• _Problem to work on_
Print the listing below from its opening line through the line holding "to the left.", both ends included.

• _Recorded information_
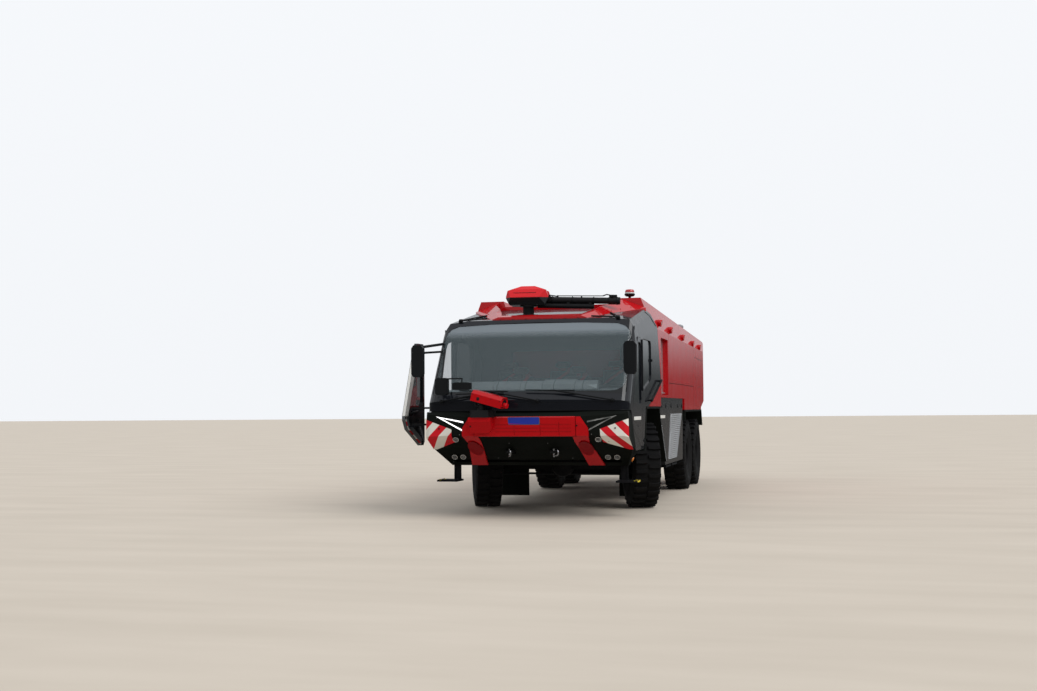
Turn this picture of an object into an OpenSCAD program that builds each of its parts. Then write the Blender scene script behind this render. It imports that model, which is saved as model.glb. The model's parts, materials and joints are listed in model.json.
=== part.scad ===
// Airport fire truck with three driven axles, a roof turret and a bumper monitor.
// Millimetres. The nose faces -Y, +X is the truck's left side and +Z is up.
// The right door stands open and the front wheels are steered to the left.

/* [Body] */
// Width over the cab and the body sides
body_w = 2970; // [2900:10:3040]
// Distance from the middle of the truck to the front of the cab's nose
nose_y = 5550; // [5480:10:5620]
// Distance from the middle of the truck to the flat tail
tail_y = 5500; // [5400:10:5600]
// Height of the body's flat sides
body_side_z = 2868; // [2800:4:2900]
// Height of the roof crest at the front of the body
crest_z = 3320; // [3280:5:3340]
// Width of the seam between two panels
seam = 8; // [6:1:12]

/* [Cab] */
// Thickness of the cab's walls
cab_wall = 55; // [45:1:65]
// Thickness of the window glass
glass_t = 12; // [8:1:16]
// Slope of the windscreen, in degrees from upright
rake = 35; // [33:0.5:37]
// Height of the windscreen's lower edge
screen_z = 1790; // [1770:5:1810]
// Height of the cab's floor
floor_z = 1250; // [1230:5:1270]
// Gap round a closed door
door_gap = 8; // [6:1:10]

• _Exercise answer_
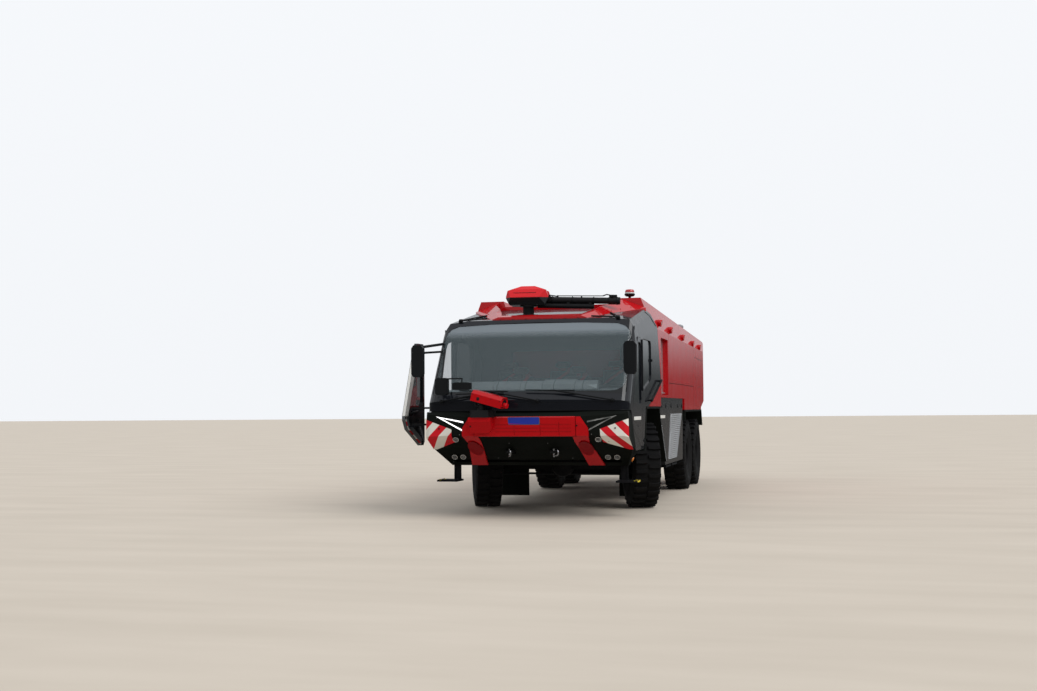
Turn this picture of an object into an OpenSCAD program that builds each of its parts. Then write the Blender scene script behind this render. It imports that model, which is saved as model.glb. The model's parts, materials and joints are listed in model.json.
=== part.scad ===
// Airport fire truck with three driven axles, a roof turret and a bumper monitor.
// Millimetres. The nose faces -Y, +X is the truck's left side and +Z is up.
// The right door stands open and the front wheels are steered to the left.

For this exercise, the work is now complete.